No show “Marcelo D2 e um punhado de bamba”, o músico abraça a ancestralidade e leva a resistência política na sua voz (Foto: Ana Raquel/Dragão do Mar)

Não é de hoje que D2 vem saudando os “verdadeiros arquitetos da música brasileira”, como ele faz questão de repetir. No palco, sete músicos e duas backing vocals – Cida Santana e Luiza Machado, esposa do cantor – estavam ao redor de uma mesa comprida, como se estivessem em uma verdadeira roda de samba. Enquanto isso, o linha de frente dessa roda entoou clássicos do samba e reverenciou nomes como Nelson Cavaquinho, Romildo Bastos e Jorge Aragão.

A homenagem a grandes sambistas esteve constantemente presente no show, mas a função que aquelas canções cumpriam no repertório, especialmente pela forma como ele as introduziu, eram quase que formativas. Marcelo D2 e um punhado de bamba é um convite à legião carregada pelo samba, da qual D2 é um dos porta-vozes na atualidade. Com esse show, ele abre caminhos e não deixa margem para dúvidas.

O show também não deixou de lado hits como Desabafo/Deixa eu dizer e Qual é, que em 2003 já professava: “samba é o som”. Ao mesmo tempo que agradou o público angariado pela sua marcante trajetória no rap, D2 buscava educa-lo no samba.

Com a proposta do “novo samba tradicional”, idealizado pelo artista carioca e por Luiza Machado Peixoto, Marcelo D2 foi além da música. Além de IBORU, ele criou projetos audiovisuais, como a série Amar é para os fortes, e o Centro de Pesquisa Avançada do Novo Samba Tradicional. Do repertório às imagens transmitidas pelo telão, que remontam à ligação do projeto com o audiovisual, o show desse fomentador cultural inquieto é uma amostra fiel deste grande projeto.

Durante o show, Marcelo D2 observava atento as pessoas presentes, captando a recepção às canções, com dificuldade de inibir a satisfação ao ouvir o coro (Foto: Ana Raquel/Dragão do Mar)

Durante o show, Marcelo D2 observava atento as pessoas presentes, captando a recepção às canções, com dificuldade de inibir a satisfação ao ouvir o coro (Foto: Ana Raquel/Dragão do Mar)

Mais do que nunca, Marcelo D2 abraça a ancestralidade e leva a resistência política na sua voz.
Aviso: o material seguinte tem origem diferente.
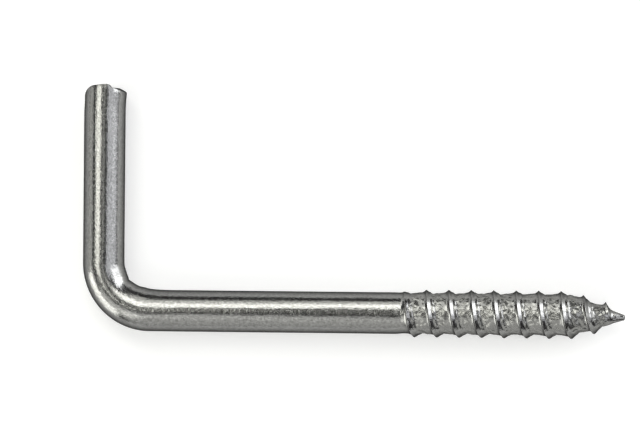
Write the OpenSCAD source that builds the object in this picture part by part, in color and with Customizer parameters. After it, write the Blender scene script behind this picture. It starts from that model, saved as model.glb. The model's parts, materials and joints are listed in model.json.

Munido dos grandes ritmos negros brasileiros, o artista vestiu de vez a camisa do samba e parecia querer atestar a força desse gênero quando puxava seus clássicos e jogava a responsabilidade para o público. Ele observava atento as pessoas presentes, captando a recepção às canções, com dificuldade de inibir a satisfação ao ouvir o coro.

No palco da Praça Verde, Marcelo D2 quase parecia iniciante. O cuidado com o público, a energia jovial e a demonstração de emoção por ver o espaço lotado para vê-lo parecia que a experiência estava entre as primeiras de sua vida. A qualidade vocal e domínio da apresentação, entretanto, deixavam óbvias suas décadas de prática. Mas, acima de tudo, seu dom, talento e paixão pela arte.

No espírito festivo incorporado pelo projeto de samba, o show foi finalizado em clima carnavalesco com a saideira Zé do Caroço, de Leci Brandão. Com direito a exibição da bandeira da Mangueira, grande escola de samba carioca, os artistas que fizeram a roda de samba acontecer se despediram em um pequeno desfile, deixando para trás um gostinho de “quero mais”. O público, do outro lado, parecia disposto a ficar “até clarear”, como diz uma das primeiras músicas tocadas no show.

“Eu canto que é pra renascer”, ele diz na décima primeira faixa de IBORU. Na noite deste domingo, pedindo a benção de quem veio antes, Marcelo D2 renasceu mais uma vez. Junto dele, levou não só os grandes sambistas do Brasil e o próprio samba, mas também o público cearense nessa catarse coletiva poderosa do novo samba tradicional.